What needs to be done - Look through the data below. Pick out the lines holding the string "Blender".
======== Records
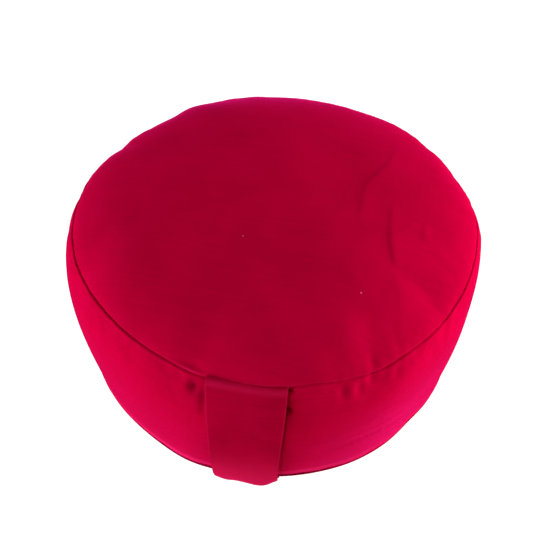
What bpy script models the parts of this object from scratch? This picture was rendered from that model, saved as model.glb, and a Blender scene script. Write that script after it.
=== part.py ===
"""Round meditation cushion with a cloth carrying strap sewn into its side.

Metres, +Z up. The origin is the middle of the flat base, on the floor. The
strap hangs down the side that faces -Y. Azimuths are in degrees, counted from
the strap's middle (-Y) towards +X, and a place on the cover is given by its
azimuth and by how far it lies below the upper seam along the cloth, negative
on the top panel.
"""
import math

import bmesh
import bpy
from mathutils import Vector

# The filled cover. Its top and bottom panels are cut alike, and the band
# between them swells most above its middle.
SEAM_RADIUS = 0.1570
SEAM_HEIGHT = 0.1342
BASE_SEAM_RADIUS = 0.1563
BASE_SEAM_HEIGHT = 0.0079
BAND_HEIGHT = SEAM_HEIGHT - BASE_SEAM_HEIGHT
BAND_BULGE = 0.0092
BULGE_LEAN = 0.61
CROWN_RISE = 0.0307
CROWN_FULLNESS = 2.2
CROWN_SHOULDER = 0.6
FLAT_RADIUS = 0.1344

# How deep the stitching draws the two seams in
SEAM_DRAW = 0.0018
BASE_SEAM_DRAW = 0.0010

# The cover's mesh: rings down each panel and steps round it, closer together
# near the seams and near the strap
CROWN_RINGS = 14
CROWN_CROWDING = 1.7
BAND_RINGS = 16
CURL_RINGS = 4
STEPS = 96
FRONT_CROWDING = 0.35

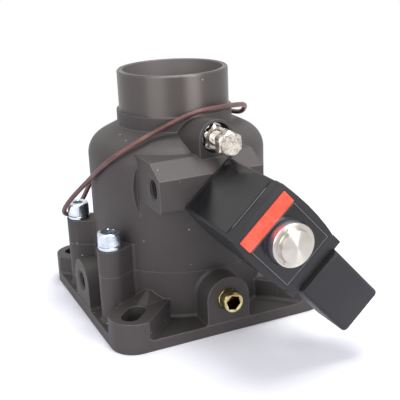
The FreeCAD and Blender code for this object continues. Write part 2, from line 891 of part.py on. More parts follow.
================
Finished task -
What bpy script models the parts of this object from scratch? This picture was rendered from that model, saved as model.glb, and a Blender scene script. Write that script after it.
The FreeCAD and Blender code for this object continues. Write part 2, from line 891 of part.py on. More parts follow.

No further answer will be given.